Rose-Colored, Looking In

My niece Lucy got glasses to better see the blackboard. I remember the moment so clearly, I remember walking out of the dark doctor’s room and looking out the window and being *slammed* with the visual articulation of every leaf on every tree. It was epiphantic, like getting ESP after years of hearing muffled voices.

But I think my brother is understandably troubled. We have a stack of average-to-bad traits we’re passing down to our kids and any time we dodge a bullet it feels like a miracle. Every time we saddle our kids with a bit of genetic baggage it feels like we’ve failed them.

I wish I could help my brother understand what glasses are to me. The same time I got my first pair (probably three years too late for it to have any impact on my abilities as a student) I began this relationship with the world *outside* my glasses. There was a world that existed on the far side of the lenses and a world that existed on this side – my world.

I would sit in class and look down at my hand holding a pencil. Then I would slip my glasses off and look down at my hand, the skin and baby hairs standing out, the paper and desk out of focus. And I realized that those lenses brought everything into focus, but also made everything smaller and further away. And on that side of the glasses, I was failing – I hadn’t copied the homework, hadn’t finished my test, was daydreaming… But on this side, because I was blind to those expectations, my daydreams were all that mattered.

I went years without any stage fright, without even understanding what my fellow actors were talking about when they said they were nervous. Because when I was on stage, without my glasses, I could see roughly where the other actors were and not a single face of the people in the audience. And when I could get close, when I could look in another actor’s face, then even the scenery disappeared. They were in my world.
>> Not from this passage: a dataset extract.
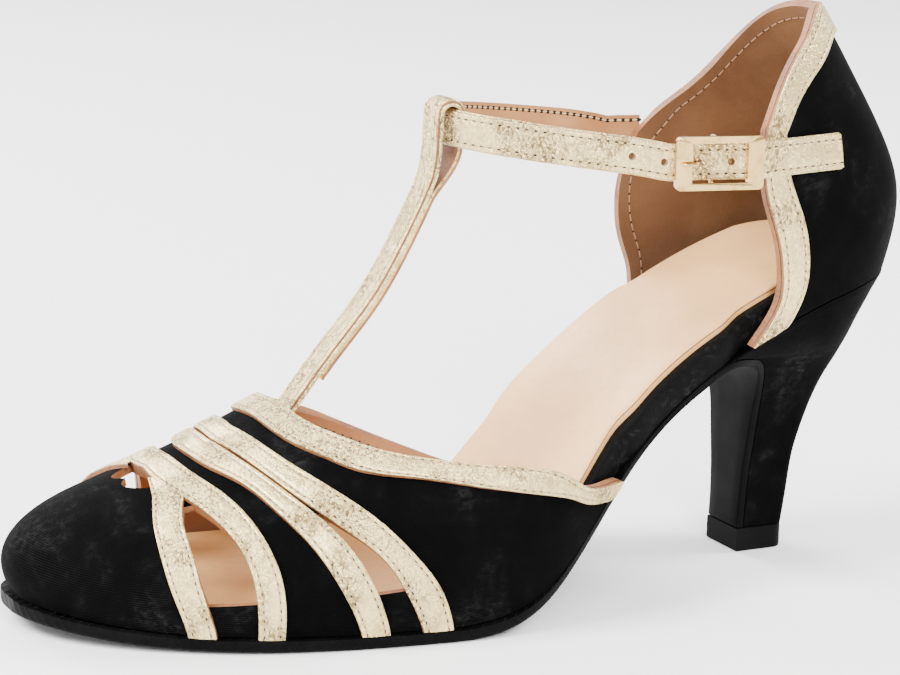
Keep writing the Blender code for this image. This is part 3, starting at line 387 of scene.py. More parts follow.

And now there are only two times I take my glasses off. Every night before I get in bed, the very last thing I do is slip them off and set them on the nightstand before I wrap myself around my wife. She’s the only person who sees me without them on, she’s the only one who’s face I see clearly, but without being stretched and distorted away from me.

Or rather, she’s almost the only one – because my close vision has started to go too. I don’t need reading glasses yet, but I can’t see things up close with my glasses on. So now, when my little girl sits on my lap and puts her face right up to mine to tell me something, I slip my glasses up on my head. Or when my son is sad and wants to bury his head in my neck, I slip my glasses off and set them to the side so when he looks up at me I don’t have to lean back to see him.

I have always had this world that I was happily inside of, a place where I couldn’t see well enough to compare my clothes or catch a ball or even see the assignments on the blackboard. It was for me, it was a source of my real self. And I didn’t mean for it to happen, but now the three people who put their faces next to my face are the three people who live there with me. When I’m on stage and when I’m with them, it’s the only time I take the glasses off and I can be my real self.

I’m not a big believer in making the best of stuff, I’m not a big believer that what doesn’t kill you makes you stronger or something good can come of something bad. But I know what my glasses have always meant to me, I know why I didn’t get Lasik when the rest of my family did. I have an easy, secret place where I’m not *blind*, but where the lines are a little softer, where the colors blend in to one another, where I can be true to myself. And if I know Lucy, I’m sure she has it too.